By this point, all of my senses are starting to fade (even I have my limits).  The only clear memory I have of this casino is that it had a super long driveway from the highway exit to its front door.  Once inside, we split up between the poker room and the blackjack tables.  Rizzo, Wild Bill, and Sketch-mo are downstairs playing blackjack and Cola is with me in the poker room but at a different table on the opposite side.  I am in no condition to be out in public, much less gambling, and by no means should I be left alone at a poker table.

I’m really not much of a gambler, although I’ve had my intoxicated moments.  Back when I was a freshman in college, I got into the online poker craze.  One night, Rizzo and I had a case race (a game where you see who can finish a case of beer first) and then ate a bowl of Jell-O shots.  Needless to say, we did not play wisely.  Lucky for us, we were able to make up our losses playing craps on the SunCruz Casino boat the following night.  There was another incident a year later where I woke up $1500 in the hole, but we really don’t need to pull at that thread.

Now when I gamble, I still stick with poker, but I only play so I can get free drinks.  I usually fold every hand and just get hammered.  Sometimes I’ll play a hand or two, and that’s when things get dicey.  I publicly call out my cards and harass everyone at the table.  If you are someone who acts serious and wears reflective sunglasses at the poker table, then I am your nemesis.

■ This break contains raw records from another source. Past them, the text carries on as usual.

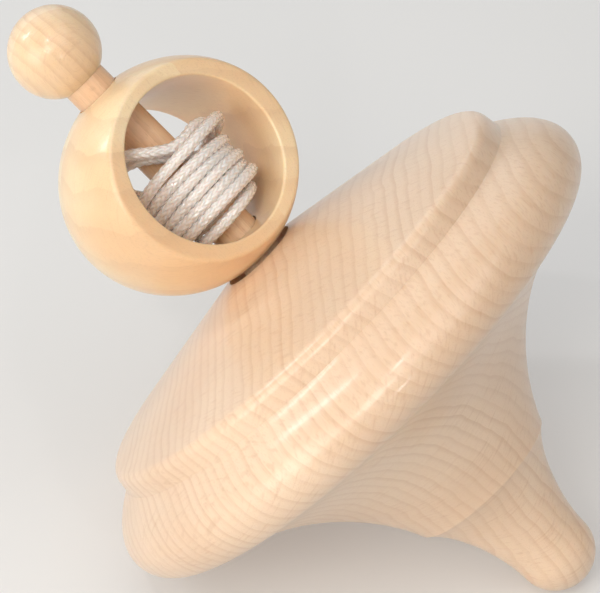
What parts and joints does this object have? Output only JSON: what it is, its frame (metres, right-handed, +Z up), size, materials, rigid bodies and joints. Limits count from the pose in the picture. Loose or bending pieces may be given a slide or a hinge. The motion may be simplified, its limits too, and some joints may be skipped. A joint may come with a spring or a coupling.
{
  "type": "pull-cord spinning top",
  "caption": "Wooden spinning top lying on its side: a turned disc with a cone and a rounded tip, and a stem through a loose grip ring that holds a wound pull cord, with a ball at its end.",
  "frame": {"origin": "middle of the box of the wooden pieces, on the surface that the top lies on", "axes": "+Z up; the spin axis lies in the XZ plane, with the tip towards +X and the ball up towards -X"},
  "size_m": [0.1088, 0.1048, 0.0955],
  "materials": {
    "beech": "satin lacquer over straight-grained beech",
    "beech_dowel": "satin lacquer over beech dowel",
    "pale_maple": "satin lacquer over pale yellow wood",
    "white_cord": "shiny braided synthetic cord"
  },
  "bodies": {
    "spinner": {"top_body": "beech", "stem": "beech_dowel", "ball_knob": "pale_maple"},
    "wound_cord": {"cord_winding": "white_cord", "cord_inner_turn": "white_cord", "cord_middle_turn": "white_cord", "cord_outer_turn": "white_cord"},
    "grip": {"grip_ring": "pale_maple"}
  },
  "joints": [
    {"name": "ring_slide", "type": "slide", "parent": "spinner", "child": "wound_cord", "axis": [-0.7588, 0, 0.6513], "range_m": [0, 0.0032]},
    {"name": "ring_turn", "type": "hinge", "parent": "wound_cord", "child": "grip", "pos_m": [-0.02387, 0, 0.06822], "axis": [-0.7588, 0, 0.6513], "continuous": true}
  ]
}
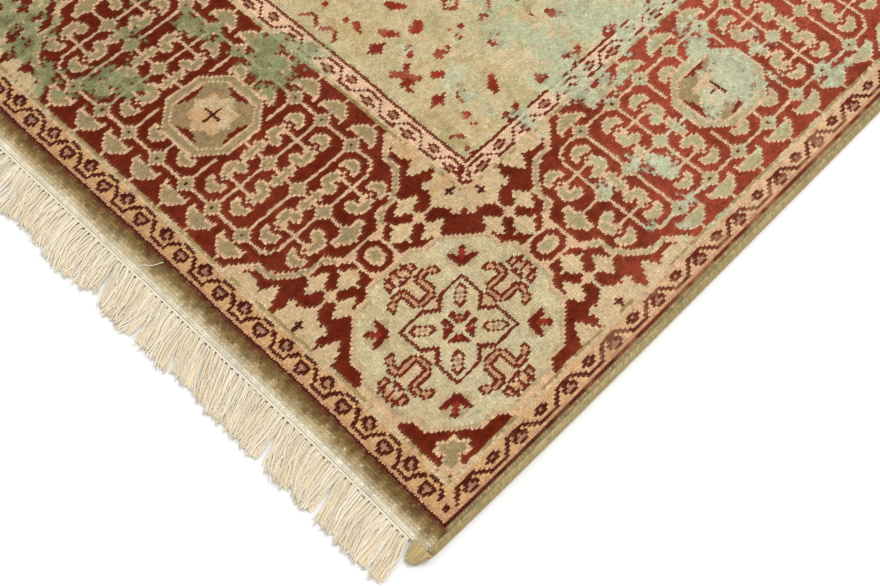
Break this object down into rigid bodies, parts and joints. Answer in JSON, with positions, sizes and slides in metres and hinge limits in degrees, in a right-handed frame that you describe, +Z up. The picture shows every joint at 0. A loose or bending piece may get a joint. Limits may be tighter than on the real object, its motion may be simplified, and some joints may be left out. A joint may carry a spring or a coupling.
{
  "type": "modern rug",
  "caption": "Flat hand-knotted wool rug with a cartouche and medallion border, an erased pale field, overcast sides and cotton fringes.",
  "frame": {"origin": "on the floor, under the middle of the whole rug's box, fringes included", "axes": "+X across the rug, +Y along it from the near fringe to the far fringe, +Z up out of the pile"},
  "size_m": [1.5, 2.5516, 0.009],
  "materials": {
    "pile_wool": "cut wool pile, washed and napped",
    "selvage_wool": "wrapped wool yarn",
    "fringe_cotton": "undyed twisted cotton yarn"
  },
  "bodies": {
    "root": {"pile": "pile_wool", "selvage_left": "selvage_wool", "selvage_right": "selvage_wool", "selvage_tail": "selvage_wool", "fringe_near": "fringe_cotton", "fringe_far": "fringe_cotton"}
  },
  "joints": []
}
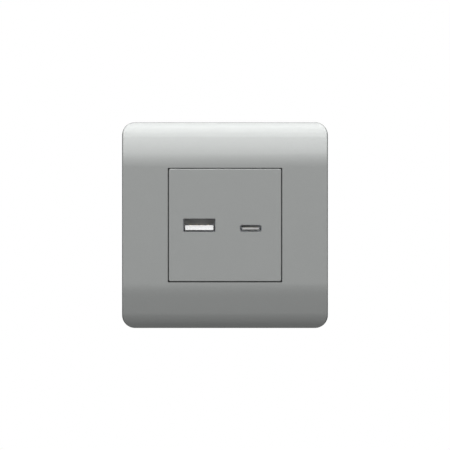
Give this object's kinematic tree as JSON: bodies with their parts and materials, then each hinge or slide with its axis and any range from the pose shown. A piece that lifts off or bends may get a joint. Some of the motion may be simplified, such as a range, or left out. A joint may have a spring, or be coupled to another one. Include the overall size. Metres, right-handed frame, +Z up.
{
  "type": "usb wall socket",
  "caption": "Square silver wall plate with curved-back top and bottom, a flush square charger module with a USB-A and a USB-C port, its wall frame and terminals.",
  "frame": {"origin": "centre of the plate in the wall's plane, midway between the two fixing screws", "axes": "+X right seen from the room, +Y into the wall, +Z up"},
  "size_m": [0.0824, 0.0363, 0.0824],
  "materials": {
    "silver_plastic": "satin metallic",
    "frame_plastic": "matte",
    "housing_plastic": "fine grain",
    "zinc_steel": "zinc plated",
    "spring_steel": "bright",
    "port_steel": "satin nickel",
    "white_plastic": "matte",
    "light_grey_plastic": "matte",
    "gold_contacts": "plated",
    "bar_brass": "bright",
    "board_green": "lacquered",
    "ferrite": "sintered",
    "winding_tape": "wrapped tape",
    "can_aluminium": "sleeved",
    "chip_black": "matte",
    "fuse_brown": "moulded",
    "varistor_blue": "dipped",
    "capacitor_yellow": "moulded"
  },
  "bodies": {
    "module": {"module_face": "silver_plastic", "mounting_frame": "frame_plastic", "module_housing": "housing_plastic", "fixing_screws": "zinc_steel", "plate_catches": "spring_steel", "usb_a_shell": "port_steel", "usb_c_shell": "port_steel", "usb_a_tongue": "white_plastic", "board_link": "white_plastic", "transformer_bobbin": "white_plastic", "usb_c_tongue": "light_grey_plastic", "usb_a_contacts": "gold_contacts", "usb_c_contacts": "gold_contacts", "terminal_bar_live": "bar_brass", "terminal_bar_neutral": "bar_brass", "power_board": "board_green", "port_board": "board_green", "transformer_core": "ferrite", "input_choke": "ferrite", "transformer_winding": "winding_tape", "mains_capacitors": "can_aluminium", "output_capacitors": "can_aluminium", "bridge_rectifier": "chip_black", "power_chip": "chip_black", "output_rectifier": "chip_black", "port_controller": "chip_black", "fuse": "fuse_brown", "varistor": "varistor_blue", "safety_capacitor": "capacitor_yellow"},
    "front_plate": {"front_plate": "silver_plastic"},
    "live_screw": {"terminal_screw_live": "zinc_steel"},
    "live_cage": {"terminal_cage_live": "zinc_steel"},
    "neutral_screw": {"terminal_screw_neutral": "zinc_steel"},
    "neutral_cage": {"terminal_cage_neutral": "zinc_steel"}
  },
  "joints": [
    {"name": "plate_pull", "type": "slide", "parent": "module", "child": "front_plate", "axis": [0, -1, 0], "range_m": [0, 0.02], "deforming": ["plate_catches"]},
    {"name": "live_screw_turn", "type": "hinge", "parent": "module", "child": "live_screw", "pos_m": [0.0085, 0.0212, -0.0162], "axis": [0, -1, 0], "range_deg": [0, 2160]},
    {"name": "live_cage_rise", "type": "slide", "parent": "module", "child": "live_cage", "axis": [0, 1, 0], "range_m": [0, 0.003]},
    {"name": "neutral_screw_turn", "type": "hinge", "parent": "module", "child": "neutral_screw", "pos_m": [-0.0085, 0.0212, -0.0162], "axis": [0, -1, 0], "range_deg": [0, 2160]},
    {"name": "neutral_cage_rise", "type": "slide", "parent": "module", "child": "neutral_cage", "axis": [0, 1, 0], "range_m": [0, 0.003]}
  ],
  "couplings": [
    {"joint": "live_screw_turn", "follows": "live_cage_rise", "rad_per_m": 12566},
    {"joint": "neutral_screw_turn", "follows": "neutral_cage_rise", "rad_per_m": 12566}
  ]
}
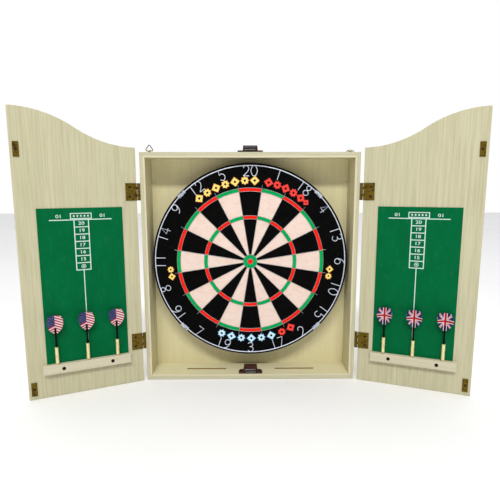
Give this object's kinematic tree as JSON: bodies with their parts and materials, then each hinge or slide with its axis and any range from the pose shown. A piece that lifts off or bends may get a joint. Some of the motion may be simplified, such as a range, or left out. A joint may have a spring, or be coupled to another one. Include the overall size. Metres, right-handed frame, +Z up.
{
  "type": "dart board cabinet",
  "caption": "Wall cabinet with two scalloped doors that open on a round bristle dart board; each door has a scoreboard and a rail of darts.",
  "frame": {"origin": "centre of the back panel's rear face, the face that rests on the wall", "axes": "+X to the right of someone facing the cabinet, +Y into the wall, +Z up"},
  "size_m": [0.9591, 0.182, 0.61],
  "materials": {
    "panel_foil": "cream wood-grain foil, satin",
    "back_panel_foil": "cream wood-grain foil, satin",
    "rail_foil": "pale cream foil, satin",
    "catch_plastic": "moulded, semi-gloss",
    "pole_steel": "plain cut steel",
    "magnet_ferrite": "dark ferrite, matt",
    "zinc_screw": "zinc plated",
    "hanger_steel": "brassed steel, dull",
    "bracket_steel": "zinc plated pressing",
    "antique_brass": "antique brass plate",
    "dark_brass_screw": "bronzed",
    "black_screw": "black oxide",
    "scoreboard_green": "matt printed sheet",
    "board_chipboard": "raw chipboard",
    "sisal": "compressed sisal, dyed segments",
    "rim_band": "black enamel band",
    "spider_wire": "bright drawn wire",
    "clip_chrome": "bright chrome",
    "number_wire": "white coated wire",
    "pad_rubber": "matt",
    "dart_brass": "turned brass, bright",
    "dart_nylon": "moulded nylon",
    "flight_stripes": "printed film, stripes and stars",
    "flight_crosses": "printed film, crossed bars"
  },
  "bodies": {
    "cabinet": {"top_panel": "panel_foil", "bottom_panel": "panel_foil", "left_side_panel": "panel_foil", "right_side_panel": "panel_foil", "back_panel": "back_panel_foil", "upper_catch_housing": "catch_plastic", "lower_catch_housing": "catch_plastic", "catch_pole_plates": "pole_steel", "catch_magnets": "magnet_ferrite", "catch_screws": "black_screw", "hanger_straps": "hanger_steel", "hanger_screws": "zinc_screw", "board_bracket": "bracket_steel", "bracket_screws": "zinc_screw", "hinge_cabinet_leaves": "antique_brass", "hinge_pins": "antique_brass", "hinge_cabinet_screws": "dark_brass_screw"},
    "left_hanger_ring": {"left_hanger_ring": "hanger_steel"},
    "right_hanger_ring": {"right_hanger_ring": "hanger_steel"},
    "board_hanger": {"hanging_screw": "zinc_screw"},
    "dartboard": {"board_backing": "board_chipboard", "board_sisal": "sisal", "board_rim_band": "rim_band", "board_spider": "spider_wire", "board_rest_pads": "pad_rubber", "number_ring_clips": "clip_chrome"},
    "number_ring": {"number_ring": "number_wire"},
    "left_door": {"left_door_panel": "panel_foil", "left_scoreboard": "scoreboard_green", "left_dart_rail": "rail_foil", "left_rail_screws": "black_screw", "left_strike_plates": "antique_brass", "left_hinge_leaves": "antique_brass", "left_brass_screws": "dark_brass_screw"},
    "right_door": {"right_door_panel": "panel_foil", "right_scoreboard": "scoreboard_green", "right_dart_rail": "rail_foil", "right_rail_screws": "black_screw", "right_strike_plates": "antique_brass", "right_hinge_leaves": "antique_brass", "right_brass_screws": "dark_brass_screw"},
    "left_dart_1": {"left_dart_1_barrel": "dart_brass", "left_dart_1_shaft": "dart_nylon", "left_dart_1_flight": "flight_stripes"},
    "left_dart_2": {"left_dart_2_barrel": "dart_brass", "left_dart_2_shaft": "dart_nylon", "left_dart_2_flight": "flight_stripes"},
    "left_dart_3": {"left_dart_3_barrel": "dart_brass", "left_dart_3_shaft": "dart_nylon", "left_dart_3_flight": "flight_stripes"},
    "right_dart_1": {"right_dart_1_barrel": "dart_brass", "right_dart_1_shaft": "dart_nylon", "right_dart_1_flight": "flight_crosses"},
    "right_dart_2": {"right_dart_2_barrel": "dart_brass", "right_dart_2_shaft": "dart_nylon", "right_dart_2_flight": "flight_crosses"},
    "right_dart_3": {"right_dart_3_barrel": "dart_brass", "right_dart_3_shaft": "dart_nylon", "right_dart_3_flight": "flight_crosses"}
  },
  "joints": [
    {"name": "left_door_hinge", "type": "hinge", "parent": "cabinet", "child": "left_door", "pos_m": [-0.2472, -0.07923, 0], "axis": [0, 0, -1], "range_deg": [-156.5, 23.5]},
    {"name": "right_door_hinge", "type": "hinge", "parent": "cabinet", "child": "right_door", "pos_m": [0.2472, -0.07923, 0], "axis": [0, 0, 1], "range_deg": [-159, 21]},
    {"name": "left_hanger_ring_pivot", "type": "hinge", "parent": "cabinet", "child": "left_hanger_ring", "pos_m": [-0.238, 0.0023, 0.2718], "axis": [1, 0, 0], "range_deg": [-180, 80]},
    {"name": "right_hanger_ring_pivot", "type": "hinge", "parent": "cabinet", "child": "right_hanger_ring", "pos_m": [0.238, 0.0023, 0.2718], "axis": [1, 0, 0], "range_deg": [0, 260]},
    {"name": "board_lift", "type": "slide", "parent": "cabinet", "child": "board_hanger", "axis": [0, 0, 1], "range_m": [0, 0.008]},
    {"name": "board_turn", "type": "hinge", "parent": "board_hanger", "child": "dartboard", "pos_m": [0, -0.016, 0.0155], "axis": [0, -1, 0], "continuous": true},
    {"name": "number_ring_pull", "type": "slide", "parent": "dartboard", "child": "number_ring", "axis": [0, -1, 0], "range_m": [0, 0.03]},
    {"name": "left_dart_1_draw", "type": "slide", "parent": "left_door", "child": "left_dart_1", "axis": [0.0174, -0.04, 0.999], "range_m": [0, 0.06]},
    {"name": "left_dart_2_draw", "type": "slide", "parent": "left_door", "child": "left_dart_2", "axis": [0.0174, -0.04, 0.999], "range_m": [0, 0.06]},
    {"name": "left_dart_3_draw", "type": "slide", "parent": "left_door", "child": "left_dart_3", "axis": [0.0174, -0.04, 0.999], "range_m": [0, 0.06]},
    {"name": "right_dart_1_draw", "type": "slide", "parent": "right_door", "child": "right_dart_1", "axis": [-0.0156, -0.0407, 0.999], "range_m": [0, 0.06]},
    {"name": "right_dart_2_draw", "type": "slide", "parent": "right_door", "child": "right_dart_2", "axis": [-0.0156, -0.0407, 0.999], "range_m": [0, 0.06]},
    {"name": "right_dart_3_draw", "type": "slide", "parent": "right_door", "child": "right_dart_3", "axis": [-0.0156, -0.0407, 0.999], "range_m": [0, 0.06]}
  ]
}
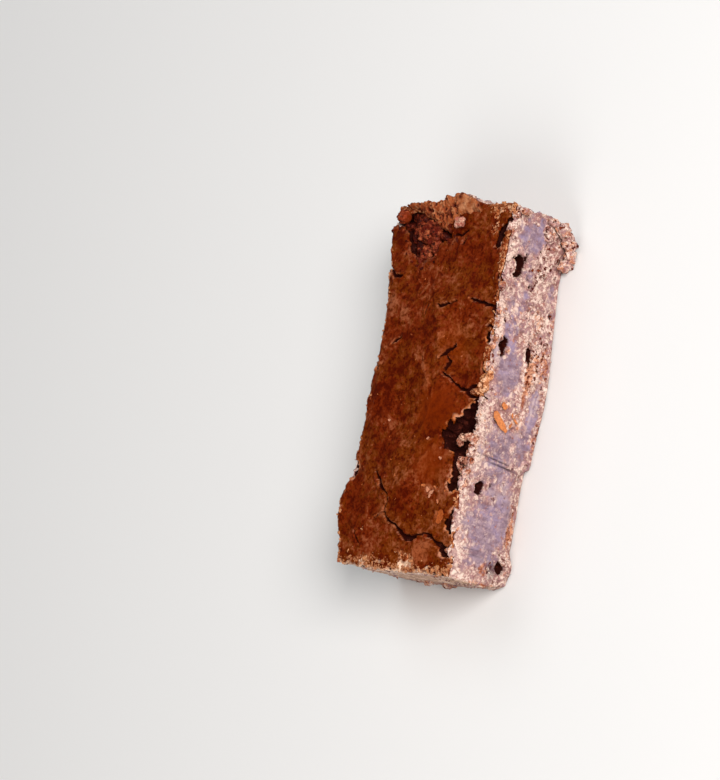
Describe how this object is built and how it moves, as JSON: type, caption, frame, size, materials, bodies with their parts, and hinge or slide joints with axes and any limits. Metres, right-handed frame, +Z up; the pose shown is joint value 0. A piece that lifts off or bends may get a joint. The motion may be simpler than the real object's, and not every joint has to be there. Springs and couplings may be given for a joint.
{
  "type": "chocolate brownie",
  "caption": "One hand-cut bar of chocolate brownie with a thin cracked crust, open moist crumb on its cut side and a torn far end.",
  "frame": {"origin": "bottom centre of the bounding box, on the flat base", "axes": "+Y along the bar from the cleanly cut near end to the torn far end, +X towards the long cut side with the open crumb, +Z up through the crust"},
  "size_m": [0.0548, 0.1066, 0.0256],
  "materials": {
    "crumb": "matte, baked chocolate crumb under a thin satin crust"
  },
  "bodies": {
    "root": {"brownie": "crumb"}
  },
  "joints": []
}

About 1 hour and 4 Crown n Gingers later, I black out much too violently to recall any exact dialogue (don’t worry, we gamble again with a more hilarious outcome).  I had started falling asleep at the poker table, which apparently is frowned upon, so I was asked to leave.  I wait downstairs by the blackjack table and watch Wild Bill lose his ass and become progressively angrier, thus his slurs become exponentially racier and more prejudice.  Once Cola is done losing about a hundo or so, he corrals us back into the van.  I wake up in the morning missing more than just my dignity.